Investor Deck and Pitch Presentation Visuals
Investor decks are visual communication documents, not just information transfers. The visual quality of a pitch deck signals the strategic sophistication of the team behind it. A deck that looks professionally designed communicates that the founding team has visual taste, understands brand, and can present ideas clearly — all attributes investors value. Use Floniks to elevate every section of your investor deck beyond the default template. For the problem slide: generate imagery that viscerally communicates the pain point — "professional overwhelmed by inefficient process, genuine frustration, documentary-style, relatable and honest." For the solution slide: the product hero image with lifestyle context as described above.
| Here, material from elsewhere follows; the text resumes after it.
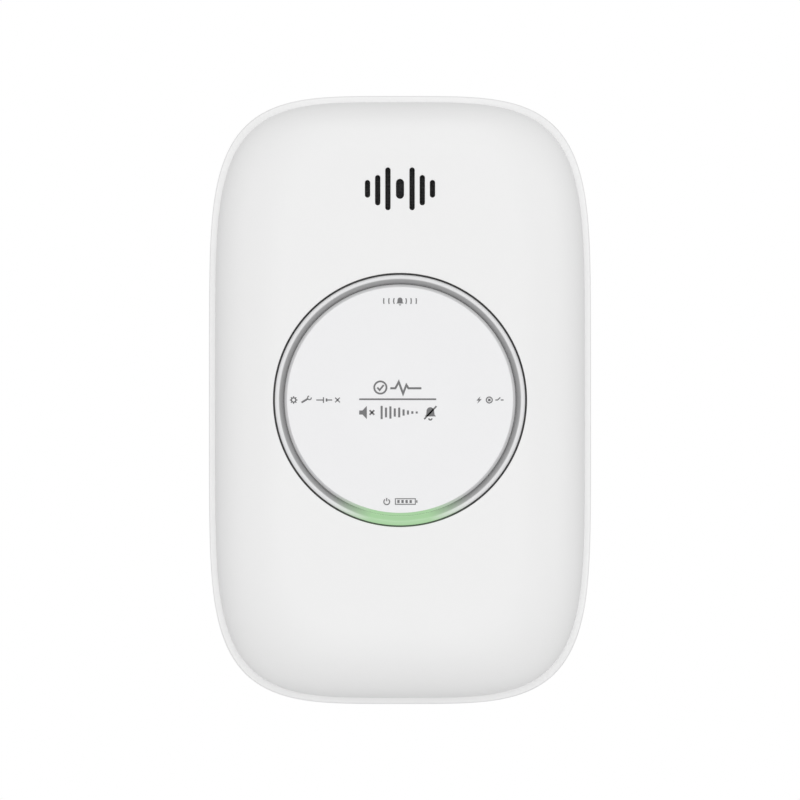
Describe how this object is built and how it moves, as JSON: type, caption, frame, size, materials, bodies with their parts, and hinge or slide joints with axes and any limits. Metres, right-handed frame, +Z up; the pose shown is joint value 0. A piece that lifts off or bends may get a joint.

For the market size slide: use abstract data visualisation aesthetics that communicate scale: "abstract network visualisation, nodes and connections suggesting massive interconnected market, deep blue and electric accent, sense of enormous scale and opportunity." For the traction slide: generate a celebratory growth aesthetic as a background: "upward trajectory visual, graph implied by shape and energy, warm and optimistic, momentum and confidence." For the team slide: generate team portrait backgrounds that are consistent but not identical: "professional team portrait backdrop, same warm studio lighting and clean background for each portrait." Your investor presentation does not need to be flashy — it needs to be clear, confident, and visually coherent. Floniks-generated imagery applied thoughtfully achieves this at a fraction of the time and cost of commissioning custom design.
Do and Avoid: Tech-Startup Launch Visual Best Practices
Do: start with a visual identity brief that captures personality, environment, and colour-light character before generating any launch assets — coherent identity requires conscious parameters, not defaults. Do: composite real product UI screenshots into Floniks-generated lifestyle contexts for your homepage and social assets — this combination is far more persuasive than either element alone. Do: have your full launch social asset pack ready at least two weeks before launch day so your team can focus on community engagement rather than creative production during the launch window. Do: generate investor deck section imagery that reinforces the narrative of each slide rather than using generic business stock photography that every other deck also uses. Do: produce at least one animated video teaser using Floniks AI Video — video earns organic distribution that static assets rarely achieve on most platforms. Avoid: launching with placeholder imagery and planning to update post-launch — the launch moment sets the brand perception baseline and generic placeholder visuals undermine positioning in a way that is difficult to recover from. Avoid: using competitive product screenshots or UI as inspiration references in your prompts — describe your own product experience. Avoid: generating too many visual concepts before committing to a visual identity — spend time narrowing to one cohesive direction rather than producing assets in three different aesthetic directions simultaneously. Avoid: neglecting the press kit — journalists who cover your launch will pull imagery from whatever you provide, and a polished press image ensures your product is represented well in earned media coverage.
Step by step
- 1
Write your startup brand visual identity brief
Define product personality, environment, and colour-light character as a Floniks prompt prefix before generating any assets. Test the prefix with ten images and refine until outputs feel like your brand world, not a generic tech aesthetic.
- 2
Generate homepage hero with real product UI composited in
Create the lifestyle context scene in Floniks, then overlay your actual product screenshot into the visible device in a design tool. This combination communicates both aspiration and product credibility simultaneously.
- 3
Build a full launch social asset pack two weeks before launch
Generate all format variants — 16:9, 1:1, 9:16 — in a single workflow batch. Include launch announcement, feature highlights, founder story, social proof, and press card imagery. Schedule all posts before launch day so your team can focus on engagement.
- 4
Animate one hero image into a video teaser for launch day
Use Floniks AI Video to animate your strongest static launch image with a subtle camera move or light shift. Produce a twenty-second and sixty-second version for different platform requirements. Video earns organic reach that static images rarely achieve.
FAQ
Can I use Floniks to generate product imagery before my product is fully built?+
Yes — generating concept imagery of the envisioned product experience is a legitimate and widely-used practice for pre-launch marketing. The key is ensuring that the imagery accurately represents the product you are building rather than overstating features or capabilities. Label speculative imagery as "coming soon" or "product vision" where appropriate, and update with real product screenshots as they become available.
How do I make our launch imagery feel startup-authentic rather than over-produced?+
Add documentary and authentic energy descriptors to your prompts: "candid," "real working environment," "genuine moment," "unposed," and "natural light" all steer outputs toward the grounded authenticity that resonates with early-adopter audiences who are sceptical of over-polished brand imagery. Pair this with your actual founder photographs where possible — the blend of AI-generated environmental imagery with real founder portraits creates the credibility combination that works best for startup launches.
What is the minimum visual asset set required for a credible startup launch?+
The non-negotiable minimum is: a homepage hero image, three feature highlight images, a founder or team image, and a press kit header image at open graph dimensions. Everything else — investor deck visuals, full social asset packs, video teasers, and launch carousel content — meaningfully improves outcomes but can be built in phases. Focus the days immediately before launch on ensuring the minimum set is excellent rather than spreading effort across a larger set of mediocre assets.